-- THE TASK --
Starting at the line containing "Continue the three.js", please quote every line up to and including the line containing "return np.repeat(edges, 2)[1:-1], np.repeat(inset, 2)", exactly, and nothing beyond.

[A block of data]

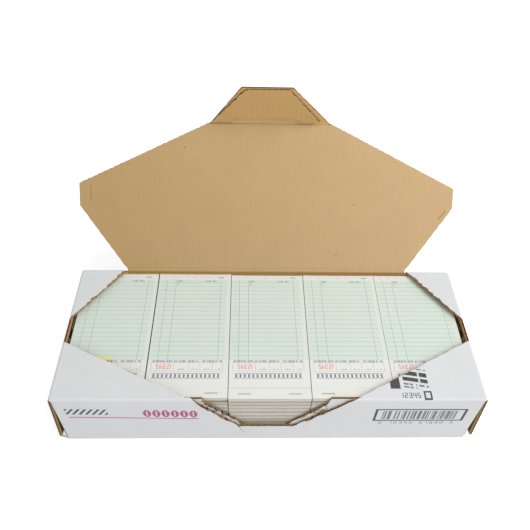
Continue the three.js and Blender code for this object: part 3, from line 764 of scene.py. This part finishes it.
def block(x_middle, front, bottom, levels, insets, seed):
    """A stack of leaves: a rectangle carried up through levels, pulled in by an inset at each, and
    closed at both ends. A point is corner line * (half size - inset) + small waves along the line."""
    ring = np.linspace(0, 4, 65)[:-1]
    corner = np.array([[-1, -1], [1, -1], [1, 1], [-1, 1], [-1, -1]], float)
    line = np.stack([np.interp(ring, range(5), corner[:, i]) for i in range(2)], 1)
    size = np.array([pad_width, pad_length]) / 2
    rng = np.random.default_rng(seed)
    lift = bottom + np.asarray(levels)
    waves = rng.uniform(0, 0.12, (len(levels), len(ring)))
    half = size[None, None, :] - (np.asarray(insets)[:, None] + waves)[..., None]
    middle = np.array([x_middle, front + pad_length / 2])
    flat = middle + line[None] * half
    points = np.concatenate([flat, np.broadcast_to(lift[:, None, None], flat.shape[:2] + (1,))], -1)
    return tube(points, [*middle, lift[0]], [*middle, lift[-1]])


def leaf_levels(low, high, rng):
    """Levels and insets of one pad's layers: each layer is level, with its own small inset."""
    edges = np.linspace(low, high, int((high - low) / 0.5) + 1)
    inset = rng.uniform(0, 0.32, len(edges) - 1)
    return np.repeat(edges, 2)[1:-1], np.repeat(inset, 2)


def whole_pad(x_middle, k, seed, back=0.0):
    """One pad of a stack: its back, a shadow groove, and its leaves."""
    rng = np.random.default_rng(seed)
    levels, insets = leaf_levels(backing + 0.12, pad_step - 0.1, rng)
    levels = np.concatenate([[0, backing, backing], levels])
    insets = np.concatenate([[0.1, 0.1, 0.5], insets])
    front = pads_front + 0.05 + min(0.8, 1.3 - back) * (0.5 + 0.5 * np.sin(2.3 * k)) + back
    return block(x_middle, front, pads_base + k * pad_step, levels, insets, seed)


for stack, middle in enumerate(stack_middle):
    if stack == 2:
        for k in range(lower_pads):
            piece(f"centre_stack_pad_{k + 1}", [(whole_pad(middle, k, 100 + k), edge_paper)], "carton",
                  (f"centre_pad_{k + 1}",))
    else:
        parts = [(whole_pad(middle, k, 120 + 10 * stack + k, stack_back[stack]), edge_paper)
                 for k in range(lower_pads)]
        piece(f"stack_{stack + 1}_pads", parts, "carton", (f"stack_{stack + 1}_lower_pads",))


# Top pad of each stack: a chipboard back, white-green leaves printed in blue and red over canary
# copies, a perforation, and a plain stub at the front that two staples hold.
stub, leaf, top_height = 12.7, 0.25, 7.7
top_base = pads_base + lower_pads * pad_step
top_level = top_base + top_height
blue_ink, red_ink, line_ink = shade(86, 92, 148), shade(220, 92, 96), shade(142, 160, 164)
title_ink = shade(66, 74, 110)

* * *

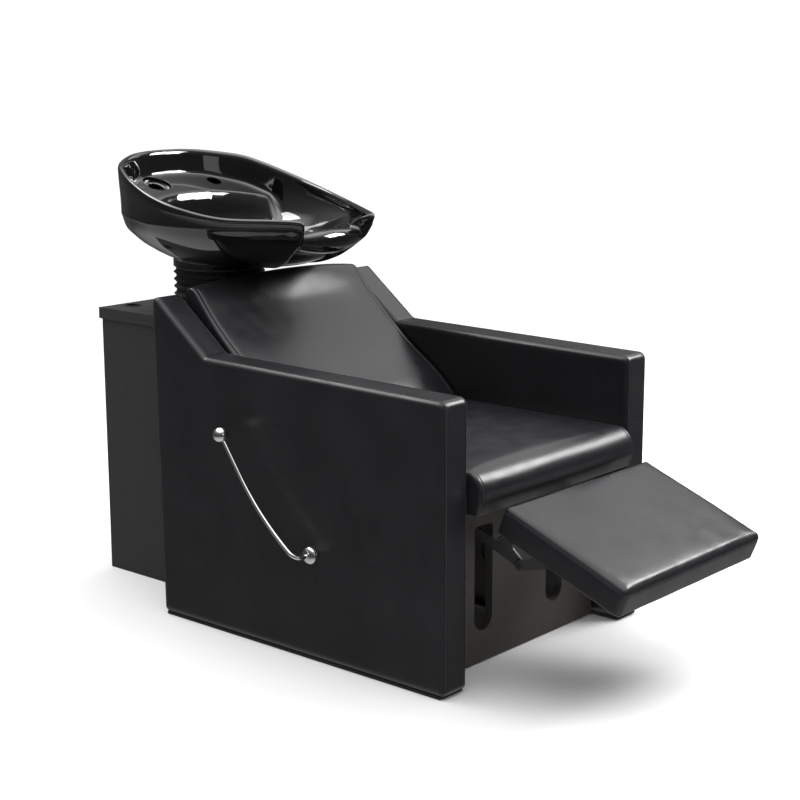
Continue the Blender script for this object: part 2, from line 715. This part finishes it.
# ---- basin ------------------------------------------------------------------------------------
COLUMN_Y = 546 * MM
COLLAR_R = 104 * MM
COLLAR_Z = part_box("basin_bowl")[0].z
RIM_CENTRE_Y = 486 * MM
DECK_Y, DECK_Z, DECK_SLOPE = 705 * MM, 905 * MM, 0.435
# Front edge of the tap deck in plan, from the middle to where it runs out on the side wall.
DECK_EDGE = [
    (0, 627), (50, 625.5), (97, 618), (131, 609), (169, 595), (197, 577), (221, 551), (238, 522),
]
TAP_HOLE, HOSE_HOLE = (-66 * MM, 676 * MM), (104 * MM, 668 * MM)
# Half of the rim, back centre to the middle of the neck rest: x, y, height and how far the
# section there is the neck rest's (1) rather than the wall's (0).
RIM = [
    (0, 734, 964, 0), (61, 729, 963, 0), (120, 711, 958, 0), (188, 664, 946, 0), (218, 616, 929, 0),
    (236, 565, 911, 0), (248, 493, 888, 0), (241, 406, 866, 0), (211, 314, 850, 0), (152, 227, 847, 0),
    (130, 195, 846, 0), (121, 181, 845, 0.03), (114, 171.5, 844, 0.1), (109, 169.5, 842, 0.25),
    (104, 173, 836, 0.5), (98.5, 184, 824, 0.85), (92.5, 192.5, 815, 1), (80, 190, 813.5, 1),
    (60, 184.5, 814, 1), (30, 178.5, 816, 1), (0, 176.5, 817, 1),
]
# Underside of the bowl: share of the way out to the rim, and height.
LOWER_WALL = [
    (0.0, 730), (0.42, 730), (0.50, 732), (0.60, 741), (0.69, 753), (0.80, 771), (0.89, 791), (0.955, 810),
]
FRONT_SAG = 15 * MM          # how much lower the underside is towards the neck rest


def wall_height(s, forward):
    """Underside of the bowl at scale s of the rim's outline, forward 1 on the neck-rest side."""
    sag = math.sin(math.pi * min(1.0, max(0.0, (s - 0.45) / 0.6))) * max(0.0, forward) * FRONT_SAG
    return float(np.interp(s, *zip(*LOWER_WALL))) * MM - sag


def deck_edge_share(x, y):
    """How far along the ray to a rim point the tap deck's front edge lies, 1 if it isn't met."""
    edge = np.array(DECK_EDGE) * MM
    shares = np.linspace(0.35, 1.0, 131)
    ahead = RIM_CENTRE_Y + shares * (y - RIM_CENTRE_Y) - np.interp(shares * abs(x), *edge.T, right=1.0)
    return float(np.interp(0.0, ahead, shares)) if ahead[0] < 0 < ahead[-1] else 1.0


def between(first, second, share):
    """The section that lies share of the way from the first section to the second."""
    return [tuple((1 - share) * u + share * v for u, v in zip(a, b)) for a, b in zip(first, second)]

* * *

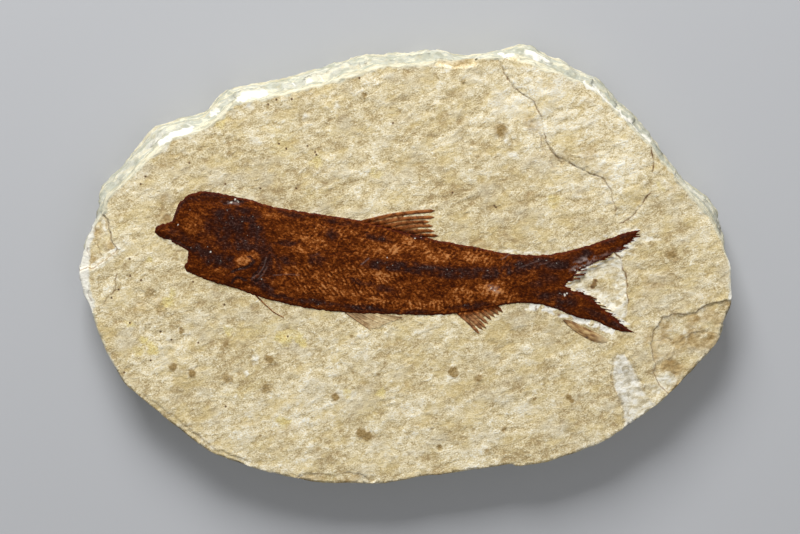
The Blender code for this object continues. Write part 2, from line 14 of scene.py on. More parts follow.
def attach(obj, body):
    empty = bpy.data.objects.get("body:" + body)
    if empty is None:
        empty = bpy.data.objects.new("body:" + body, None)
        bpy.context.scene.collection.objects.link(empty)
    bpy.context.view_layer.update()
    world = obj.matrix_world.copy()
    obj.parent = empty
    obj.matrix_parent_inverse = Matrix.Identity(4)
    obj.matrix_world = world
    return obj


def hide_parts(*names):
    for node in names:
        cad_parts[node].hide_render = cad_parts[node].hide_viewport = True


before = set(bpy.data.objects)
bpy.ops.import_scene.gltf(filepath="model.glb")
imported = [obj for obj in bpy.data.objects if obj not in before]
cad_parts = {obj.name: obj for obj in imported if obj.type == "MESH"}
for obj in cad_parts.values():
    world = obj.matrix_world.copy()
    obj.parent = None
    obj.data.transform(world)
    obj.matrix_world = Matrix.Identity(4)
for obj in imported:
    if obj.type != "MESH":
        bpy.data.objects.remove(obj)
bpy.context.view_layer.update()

-- EXPECTED OUTPUT --
Continue the three.js and Blender code for this object: part 3, from line 764 of scene.py. This part finishes it.
def block(x_middle, front, bottom, levels, insets, seed):
    """A stack of leaves: a rectangle carried up through levels, pulled in by an inset at each, and
    closed at both ends. A point is corner line * (half size - inset) + small waves along the line."""
    ring = np.linspace(0, 4, 65)[:-1]
    corner = np.array([[-1, -1], [1, -1], [1, 1], [-1, 1], [-1, -1]], float)
    line = np.stack([np.interp(ring, range(5), corner[:, i]) for i in range(2)], 1)
    size = np.array([pad_width, pad_length]) / 2
    rng = np.random.default_rng(seed)
    lift = bottom + np.asarray(levels)
    waves = rng.uniform(0, 0.12, (len(levels), len(ring)))
    half = size[None, None, :] - (np.asarray(insets)[:, None] + waves)[..., None]
    middle = np.array([x_middle, front + pad_length / 2])
    flat = middle + line[None] * half
    points = np.concatenate([flat, np.broadcast_to(lift[:, None, None], flat.shape[:2] + (1,))], -1)
    return tube(points, [*middle, lift[0]], [*middle, lift[-1]])


def leaf_levels(low, high, rng):
    """Levels and insets of one pad's layers: each layer is level, with its own small inset."""
    edges = np.linspace(low, high, int((high - low) / 0.5) + 1)
    inset = rng.uniform(0, 0.32, len(edges) - 1)
    return np.repeat(edges, 2)[1:-1], np.repeat(inset, 2)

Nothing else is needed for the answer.